Melihat dari sisi sistemik, kohesi sosial adalah kunci sukses dalam manajemen bencana. Dua elemen penting untuk mengurangi dampak bencana adalah mitigasi dan tanggap darurat, yang keduanya memerlukan dukungan erat dari komunitas yang terdampak. Ikatan kuat akan membantu mereka bangkit kembali setelah dilanda bencana. Di masa depan, kohesi ini menjadi semakin krusial mengingat frekuensi dan intensitas bencana terus meningkat seiring dengan naiknya suhu Bumi.
Diskusi terbuka
Dengan semakin kuatnya kohesi masyarakat dalam menghadapi ancaman perubahan iklim, banyak ide dan gagasan baru akan muncul, memicu diskusi yang sehat tentang upaya mitigasi. Hal ini akan membuat lebih banyak orang menjadi terbuka untuk bertindak dan berkolaborasi dengan berbagai pihak.
Ditambah dengan kemajuan teknologi dan akses informasi yang lebih baik tentang perubahan iklim, individu dan masyarakat luas akan memiliki pemahaman yang lebih menyeluruh tentang isu ini. Alih-alih terjebak dalam rasa takut atau cemas, mereka akan dapat dengan tegas menentukan langkah-langkah konkret yang bisa diambil, baik sebagai individu maupun sebagai bagian dari komunitas untuk menghadapi dampak perubahan iklim. Inilah peran penting yang bisa dimainkan oleh setiap individu dan kekuatan komunitas dalam menghadapi tantangan global ini.

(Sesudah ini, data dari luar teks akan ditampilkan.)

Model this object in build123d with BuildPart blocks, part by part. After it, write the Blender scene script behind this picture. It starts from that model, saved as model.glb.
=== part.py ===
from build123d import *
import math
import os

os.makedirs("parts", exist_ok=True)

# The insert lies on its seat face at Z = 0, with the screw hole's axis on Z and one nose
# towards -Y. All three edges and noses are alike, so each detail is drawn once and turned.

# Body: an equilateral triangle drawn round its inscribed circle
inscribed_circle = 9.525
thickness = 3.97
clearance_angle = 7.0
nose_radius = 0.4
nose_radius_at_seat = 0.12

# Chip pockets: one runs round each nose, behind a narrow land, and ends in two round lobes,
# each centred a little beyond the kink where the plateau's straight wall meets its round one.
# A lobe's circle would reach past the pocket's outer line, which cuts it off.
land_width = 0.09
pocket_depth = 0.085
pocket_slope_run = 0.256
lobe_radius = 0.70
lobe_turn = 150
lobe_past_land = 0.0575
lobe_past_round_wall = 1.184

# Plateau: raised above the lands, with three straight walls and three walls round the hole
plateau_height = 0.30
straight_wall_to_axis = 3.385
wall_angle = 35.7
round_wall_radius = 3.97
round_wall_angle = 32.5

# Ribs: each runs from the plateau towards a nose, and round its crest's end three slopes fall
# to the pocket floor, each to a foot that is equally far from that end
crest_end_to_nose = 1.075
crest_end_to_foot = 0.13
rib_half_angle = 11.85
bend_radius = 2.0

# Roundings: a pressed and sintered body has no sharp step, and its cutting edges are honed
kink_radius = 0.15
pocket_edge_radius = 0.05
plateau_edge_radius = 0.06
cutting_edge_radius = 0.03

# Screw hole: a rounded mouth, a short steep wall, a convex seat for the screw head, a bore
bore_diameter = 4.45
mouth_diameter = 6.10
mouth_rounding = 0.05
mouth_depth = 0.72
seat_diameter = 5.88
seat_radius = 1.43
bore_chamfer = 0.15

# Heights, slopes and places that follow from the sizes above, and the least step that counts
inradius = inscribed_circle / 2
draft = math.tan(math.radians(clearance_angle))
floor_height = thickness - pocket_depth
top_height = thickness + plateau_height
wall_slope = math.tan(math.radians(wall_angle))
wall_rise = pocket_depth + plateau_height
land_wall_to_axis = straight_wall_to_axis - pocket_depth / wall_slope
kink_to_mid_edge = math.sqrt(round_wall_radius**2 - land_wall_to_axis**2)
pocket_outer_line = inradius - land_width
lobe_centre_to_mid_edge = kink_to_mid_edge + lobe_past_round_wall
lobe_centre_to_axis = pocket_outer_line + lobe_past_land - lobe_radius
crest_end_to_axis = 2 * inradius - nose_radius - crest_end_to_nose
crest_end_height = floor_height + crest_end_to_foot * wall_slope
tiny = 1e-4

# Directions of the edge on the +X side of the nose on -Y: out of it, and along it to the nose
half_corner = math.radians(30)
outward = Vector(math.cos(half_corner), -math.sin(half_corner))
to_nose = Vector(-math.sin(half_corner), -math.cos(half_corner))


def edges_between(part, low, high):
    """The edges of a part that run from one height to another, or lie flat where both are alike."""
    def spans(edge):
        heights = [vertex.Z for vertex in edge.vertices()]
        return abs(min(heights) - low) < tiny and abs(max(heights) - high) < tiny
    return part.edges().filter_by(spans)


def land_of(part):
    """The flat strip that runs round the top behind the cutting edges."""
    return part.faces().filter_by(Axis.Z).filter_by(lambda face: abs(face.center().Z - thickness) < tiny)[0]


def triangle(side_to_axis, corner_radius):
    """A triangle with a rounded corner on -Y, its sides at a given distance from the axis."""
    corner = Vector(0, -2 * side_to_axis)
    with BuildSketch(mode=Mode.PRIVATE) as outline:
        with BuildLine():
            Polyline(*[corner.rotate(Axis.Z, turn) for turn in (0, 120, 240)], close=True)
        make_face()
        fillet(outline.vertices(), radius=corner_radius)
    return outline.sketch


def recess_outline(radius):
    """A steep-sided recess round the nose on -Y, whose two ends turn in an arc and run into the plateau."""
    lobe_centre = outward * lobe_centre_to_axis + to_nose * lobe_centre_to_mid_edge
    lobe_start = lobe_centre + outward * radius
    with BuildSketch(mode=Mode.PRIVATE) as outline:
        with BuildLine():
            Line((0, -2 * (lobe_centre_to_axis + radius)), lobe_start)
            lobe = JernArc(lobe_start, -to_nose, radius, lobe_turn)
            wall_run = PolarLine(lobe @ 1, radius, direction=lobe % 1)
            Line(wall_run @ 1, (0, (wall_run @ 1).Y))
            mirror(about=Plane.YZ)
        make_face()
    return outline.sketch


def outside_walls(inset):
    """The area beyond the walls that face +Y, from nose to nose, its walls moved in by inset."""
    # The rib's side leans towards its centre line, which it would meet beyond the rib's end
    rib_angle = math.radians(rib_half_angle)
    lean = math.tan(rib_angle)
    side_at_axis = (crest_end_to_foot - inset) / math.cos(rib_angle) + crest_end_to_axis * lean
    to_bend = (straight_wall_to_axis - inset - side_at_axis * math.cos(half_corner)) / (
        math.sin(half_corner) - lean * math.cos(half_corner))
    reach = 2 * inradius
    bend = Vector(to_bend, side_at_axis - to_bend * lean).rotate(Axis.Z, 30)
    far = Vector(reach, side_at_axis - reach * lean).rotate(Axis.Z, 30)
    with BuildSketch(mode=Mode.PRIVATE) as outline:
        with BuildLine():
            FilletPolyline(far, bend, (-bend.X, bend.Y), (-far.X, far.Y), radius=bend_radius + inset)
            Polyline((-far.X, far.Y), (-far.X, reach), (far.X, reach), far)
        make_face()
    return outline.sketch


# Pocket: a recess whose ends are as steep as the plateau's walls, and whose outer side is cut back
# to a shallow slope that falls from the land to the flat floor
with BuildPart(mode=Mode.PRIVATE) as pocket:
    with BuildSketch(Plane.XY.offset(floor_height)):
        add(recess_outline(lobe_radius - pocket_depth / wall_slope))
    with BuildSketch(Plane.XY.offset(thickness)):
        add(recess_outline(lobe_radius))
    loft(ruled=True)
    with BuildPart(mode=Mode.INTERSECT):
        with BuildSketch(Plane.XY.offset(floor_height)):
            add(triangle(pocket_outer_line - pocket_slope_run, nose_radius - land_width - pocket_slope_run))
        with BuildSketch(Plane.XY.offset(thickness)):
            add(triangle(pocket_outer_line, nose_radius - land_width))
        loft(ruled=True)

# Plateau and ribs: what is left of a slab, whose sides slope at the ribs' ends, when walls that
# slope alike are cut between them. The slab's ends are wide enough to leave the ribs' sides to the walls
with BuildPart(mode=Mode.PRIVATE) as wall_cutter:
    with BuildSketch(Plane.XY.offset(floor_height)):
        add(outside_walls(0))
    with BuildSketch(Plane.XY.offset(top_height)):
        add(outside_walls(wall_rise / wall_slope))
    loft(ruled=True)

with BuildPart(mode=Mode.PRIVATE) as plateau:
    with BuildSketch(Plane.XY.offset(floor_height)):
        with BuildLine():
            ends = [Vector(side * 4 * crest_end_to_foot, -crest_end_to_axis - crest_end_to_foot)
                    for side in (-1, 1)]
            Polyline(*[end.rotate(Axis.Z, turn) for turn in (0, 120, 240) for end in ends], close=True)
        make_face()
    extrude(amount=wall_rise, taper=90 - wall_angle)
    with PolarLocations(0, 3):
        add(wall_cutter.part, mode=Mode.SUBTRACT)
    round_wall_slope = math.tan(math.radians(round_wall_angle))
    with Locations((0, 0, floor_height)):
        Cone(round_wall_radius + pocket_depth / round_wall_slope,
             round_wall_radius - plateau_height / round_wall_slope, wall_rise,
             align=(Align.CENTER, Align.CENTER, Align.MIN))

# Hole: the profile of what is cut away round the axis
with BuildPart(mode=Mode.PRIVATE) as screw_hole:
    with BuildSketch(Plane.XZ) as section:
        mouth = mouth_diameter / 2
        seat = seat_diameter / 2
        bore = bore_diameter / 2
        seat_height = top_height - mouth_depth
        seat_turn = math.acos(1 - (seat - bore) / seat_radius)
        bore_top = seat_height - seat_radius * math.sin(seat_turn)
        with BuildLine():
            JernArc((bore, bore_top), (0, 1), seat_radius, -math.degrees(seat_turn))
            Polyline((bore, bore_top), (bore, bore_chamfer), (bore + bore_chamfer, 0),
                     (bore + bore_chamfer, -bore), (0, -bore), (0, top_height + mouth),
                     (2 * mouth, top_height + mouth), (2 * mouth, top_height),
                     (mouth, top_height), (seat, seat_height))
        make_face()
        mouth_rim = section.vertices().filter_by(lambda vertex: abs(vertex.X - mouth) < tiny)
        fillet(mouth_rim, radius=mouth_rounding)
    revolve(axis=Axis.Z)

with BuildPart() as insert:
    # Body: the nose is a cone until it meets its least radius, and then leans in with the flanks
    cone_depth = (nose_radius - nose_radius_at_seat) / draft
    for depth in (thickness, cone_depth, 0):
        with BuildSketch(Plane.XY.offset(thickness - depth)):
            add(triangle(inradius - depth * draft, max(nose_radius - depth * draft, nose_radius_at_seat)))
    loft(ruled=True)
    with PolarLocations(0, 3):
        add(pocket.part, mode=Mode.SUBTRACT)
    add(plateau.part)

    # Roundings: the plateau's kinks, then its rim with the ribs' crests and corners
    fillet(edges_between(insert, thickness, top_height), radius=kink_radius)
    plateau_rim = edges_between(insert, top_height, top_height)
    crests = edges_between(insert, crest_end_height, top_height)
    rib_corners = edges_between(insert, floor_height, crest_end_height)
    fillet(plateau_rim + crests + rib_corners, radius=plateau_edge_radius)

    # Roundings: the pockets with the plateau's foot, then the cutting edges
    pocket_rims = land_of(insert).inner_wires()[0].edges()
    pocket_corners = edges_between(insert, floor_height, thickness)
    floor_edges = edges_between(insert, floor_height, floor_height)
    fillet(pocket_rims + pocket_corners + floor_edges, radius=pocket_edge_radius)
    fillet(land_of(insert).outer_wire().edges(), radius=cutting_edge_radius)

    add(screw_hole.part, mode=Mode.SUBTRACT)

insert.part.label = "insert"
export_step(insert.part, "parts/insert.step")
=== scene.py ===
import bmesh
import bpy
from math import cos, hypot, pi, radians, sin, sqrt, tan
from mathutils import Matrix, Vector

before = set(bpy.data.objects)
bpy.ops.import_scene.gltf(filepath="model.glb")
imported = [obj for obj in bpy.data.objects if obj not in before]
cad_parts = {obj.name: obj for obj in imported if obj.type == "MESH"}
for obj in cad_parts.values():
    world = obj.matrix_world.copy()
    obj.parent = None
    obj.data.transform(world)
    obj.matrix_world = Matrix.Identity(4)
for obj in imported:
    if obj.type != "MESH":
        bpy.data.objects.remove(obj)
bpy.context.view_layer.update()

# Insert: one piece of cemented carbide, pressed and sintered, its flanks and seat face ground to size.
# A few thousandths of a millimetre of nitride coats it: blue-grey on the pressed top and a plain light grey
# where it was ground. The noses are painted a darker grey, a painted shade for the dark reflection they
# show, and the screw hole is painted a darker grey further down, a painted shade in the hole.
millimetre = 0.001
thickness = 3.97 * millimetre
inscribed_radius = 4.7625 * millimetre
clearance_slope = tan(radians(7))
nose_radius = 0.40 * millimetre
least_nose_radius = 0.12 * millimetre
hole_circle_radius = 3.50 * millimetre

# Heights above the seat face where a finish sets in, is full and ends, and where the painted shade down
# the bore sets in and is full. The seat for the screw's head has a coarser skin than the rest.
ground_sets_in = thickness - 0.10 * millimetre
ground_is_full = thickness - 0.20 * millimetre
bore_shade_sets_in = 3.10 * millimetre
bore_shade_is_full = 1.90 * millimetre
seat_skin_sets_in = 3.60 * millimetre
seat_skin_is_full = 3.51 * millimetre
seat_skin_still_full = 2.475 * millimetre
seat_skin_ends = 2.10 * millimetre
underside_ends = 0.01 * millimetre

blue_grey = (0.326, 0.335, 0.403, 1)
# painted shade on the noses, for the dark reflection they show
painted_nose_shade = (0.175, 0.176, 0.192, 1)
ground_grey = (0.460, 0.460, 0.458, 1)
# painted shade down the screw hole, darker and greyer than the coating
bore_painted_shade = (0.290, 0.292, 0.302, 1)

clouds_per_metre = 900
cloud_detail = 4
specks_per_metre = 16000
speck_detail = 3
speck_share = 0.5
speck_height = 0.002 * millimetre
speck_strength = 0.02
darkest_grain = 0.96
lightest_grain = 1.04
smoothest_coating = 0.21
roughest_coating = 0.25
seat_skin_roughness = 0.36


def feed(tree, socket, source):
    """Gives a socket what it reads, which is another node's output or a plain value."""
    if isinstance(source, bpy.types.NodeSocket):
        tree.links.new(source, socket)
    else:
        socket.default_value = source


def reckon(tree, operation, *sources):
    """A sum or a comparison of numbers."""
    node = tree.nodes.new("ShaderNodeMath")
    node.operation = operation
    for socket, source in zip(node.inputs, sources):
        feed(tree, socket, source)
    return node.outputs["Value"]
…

Semakin tinggi kesadaran masyarakat terhadap ancaman perubahan iklim, semakin mudah langkah-langkah mitigasi dapat dilakukan secara bersamaan di seluruh dunia. Sebaliknya, jika seseorang atau komunitas tertutup terhadap informasi tentang perubahan iklim, hal ini dapat membawa konsekuensi serius, tidak hanya bagi mereka sendiri, tetapi juga bagi masyarakat yang lebih luas.

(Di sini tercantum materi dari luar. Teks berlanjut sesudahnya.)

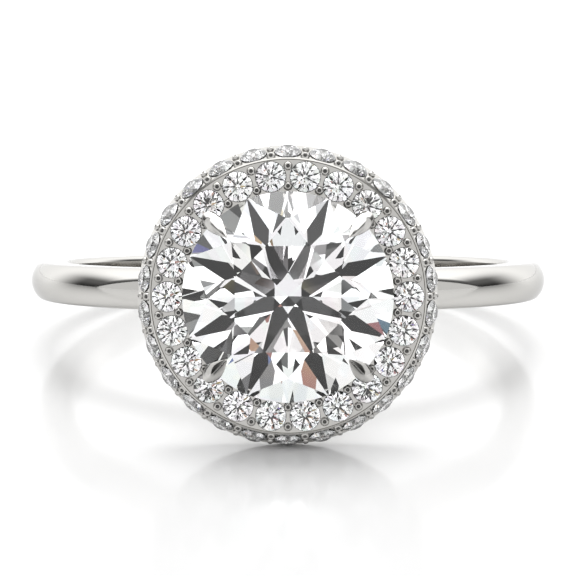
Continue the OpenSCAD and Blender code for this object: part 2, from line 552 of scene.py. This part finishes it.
class SurfaceGroups:
    """The shader groups that more than one finish uses."""

    MARK_STRETCH = (1.0, 0.25, 4.0)
    MARK_DETAIL = 4.0
    CLOUD_SCALE = 260.0
    CLOUD_DETAIL = 2.0
    MARK_SHARE = 0.4
    FIRE_SATURATION = 0.6
    FIRE_VALUE = 1.4

    @classmethod
    def polish(cls) -> bpy.types.NodeTree:
        """Fine marks that polishing leaves.

        Returns:
            The group. It puts out a height, a change of roughness and a slight change of color.
        """
        w, given = new_tree("polish_marks", "ShaderNodeTree", [
            ("Scale", FLOAT, 900.0),
            ("Base Roughness", FLOAT, 0.06),
            ("Spread", FLOAT, 0.05),
            ("Light Color", COLOR, WHITE),
            ("Deep Color", COLOR, WHITE)], [
            ("Height", FLOAT), ("Roughness", FLOAT),
            ("Color", COLOR)])
        place = w.out("ShaderNodeTexCoord", None, "Object")
        long = w.out("ShaderNodeMapping", {"Vector": place, "Scale": cls.MARK_STRETCH})
        marks = w.out("ShaderNodeTexNoise", {"Vector": long, "Scale": given["Scale"],
                                             "Detail": cls.MARK_DETAIL})
        cloud = w.out("ShaderNodeTexNoise", {"Vector": place, "Scale": cls.CLOUD_SCALE,
                                             "Detail": cls.CLOUD_DETAIL})
        both = w.math("ADD", w.math("MULTIPLY", marks, cls.MARK_SHARE),
                      w.math("MULTIPLY", cloud, 1 - cls.MARK_SHARE))
        rough = w.math("ADD", given["Base Roughness"], w.math("MULTIPLY", both, given["Spread"]))
        color = w.mix(cloud, given["Light Color"], given["Deep Color"])
        w.node("NodeGroupOutput", {0: marks, 1: rough, 2: color})
        return w.tree

    @staticmethod
    def hollow() -> bpy.types.NodeTree:
        """Painted shade in each bead's dimple and painted dark reflection beside each claw's ridge.

        Returns:
            The group. It puts out a color.
        """
        w, given = new_tree("bead_hollow", "ShaderNodeTree", [
            ("Color", COLOR, WHITE),
            ("Amount", FLOAT, 0.0),
            ("Dark Color", COLOR, neutral(0.1))], [("Color", COLOR)])
        # Painted shade: the marked places take the dark colour by the given share
        deep = w.out("ShaderNodeAttribute", None, "Fac", attribute_name=PAINTED_DARK)
        dark = w.math("MULTIPLY", deep, given["Amount"])
        w.node("NodeGroupOutput", {0: w.mix(dark, given["Color"], given["Dark Color"])})
        return w.tree

    @classmethod
    def painted_fire(cls) -> bpy.types.NodeTree:
        """Painted fire: faint colour flashes that change from facet to facet.

        Returns:
            The group. It puts out a color.
        """
        w, given = new_tree("facet_fire", "ShaderNodeTree", [
            ("Amount", FLOAT, 0.2),
            ("Body Color", COLOR, WHITE)], [("Color", COLOR)])
        # Each facet's painted colour flash is picked from its own normal
        facet = w.out("ShaderNodeNewGeometry", None, "True Normal")
        odd = w.out("ShaderNodeTexWhiteNoise", {"Vector": facet}, "Color", noise_dimensions="3D")
        tint = w.out("ShaderNodeHueSaturation", {
            "Saturation": cls.FIRE_SATURATION, "Value": cls.FIRE_VALUE, "Color": odd})
        w.node("NodeGroupOutput", {0: w.mix(given["Amount"], given["Body Color"], tint)})
        return w.tree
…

Namun, masih ada sebagian individu yang bersikap acuh tak acuh dan tidak berkontribusi dalam upaya menurunkan laju pemanasan iklim. Dalam jurnal The Psychology of Climate Anxiety tahun 2021, terdapat empat istilah psikologis yang menggambarkan rendahnya partisipasi individu dalam isu ini.
Empat istilah yang disebutkan, yaitu faulty alarm hypothesis, social dilemma, ecopsychology, dan psychoanalysis, menggambarkan bagaimana sebagian orang masih jauh dari partisipasi aktif dalam melindungi lingkungan dari dampak perubahan iklim. Dalam konteks psikoanalisis, penolakan dan sikap apatis seringkali menjadi bentuk perlindungan diri.

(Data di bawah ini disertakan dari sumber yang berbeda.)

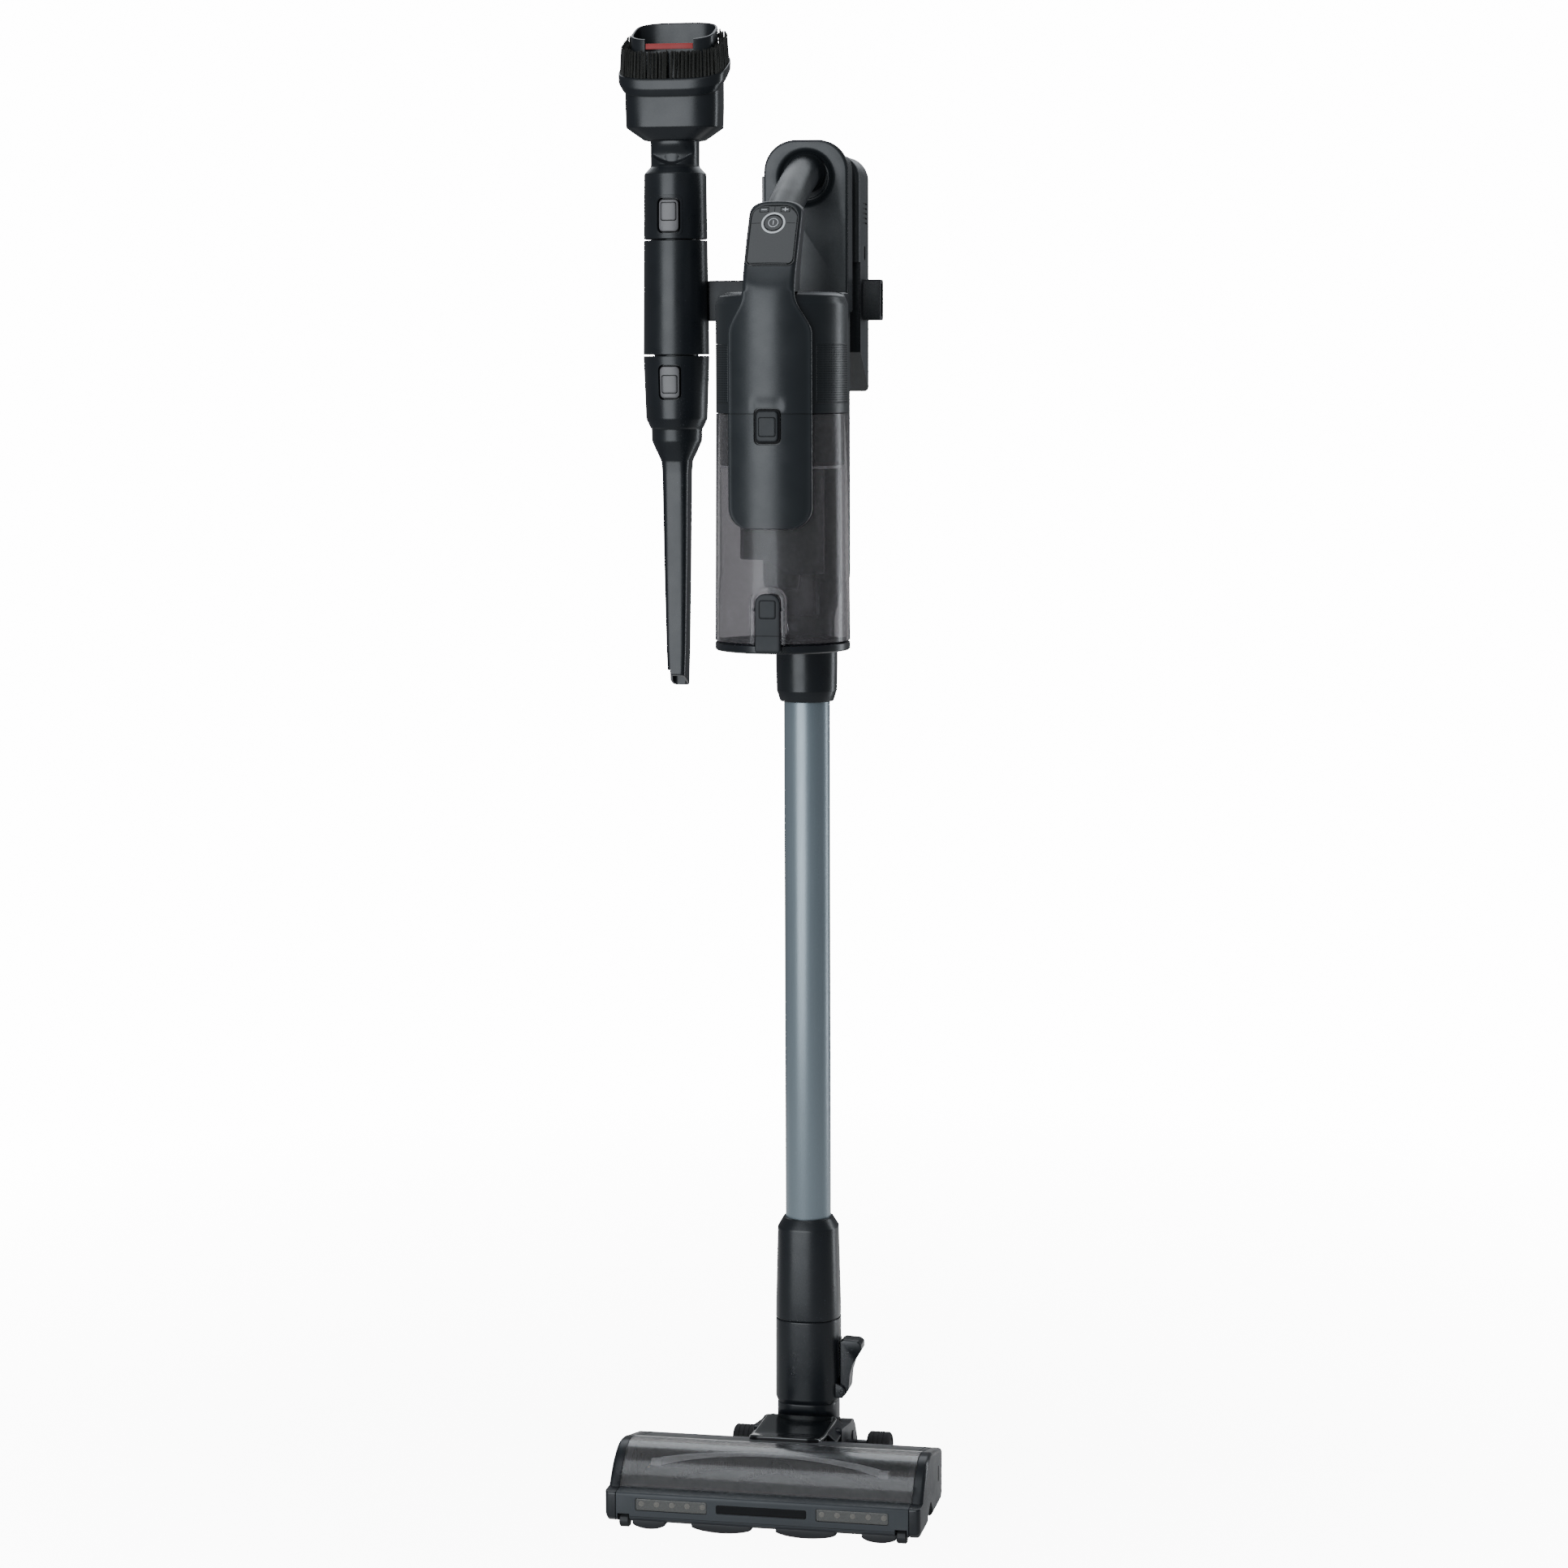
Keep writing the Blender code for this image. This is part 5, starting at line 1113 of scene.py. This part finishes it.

Oleh karena itu, penting bagi setiap individu untuk mengelola rasa cemas, takut, dan khawatir yang muncul akibat ketidakpastian global akibat perubahan iklim dengan cara yang seimbang dan bijak. Selain itu, kita semua perlu semakin terbuka dan peka terhadap kondisi degradasi lingkungan yang sedang terjadi.
Meningkatkan literasi, terlibat dalam diskusi, dan berperan aktif dalam upaya menyelamatkan lingkungan, bahkan dengan langkah sederhana, dapat memberikan manfaat bagi diri sendiri dan lingkungan sekitar. Hal ini dapat menularkan semangat kolaborasi di antara kita untuk terus beradaptasi dan mengambil tindakan mitigasi terhadap perubahan iklim yang sedang kita hadapi.
Demikian artikel kesadaran menghadapi perubahan iklim, semoga membantu kita semua.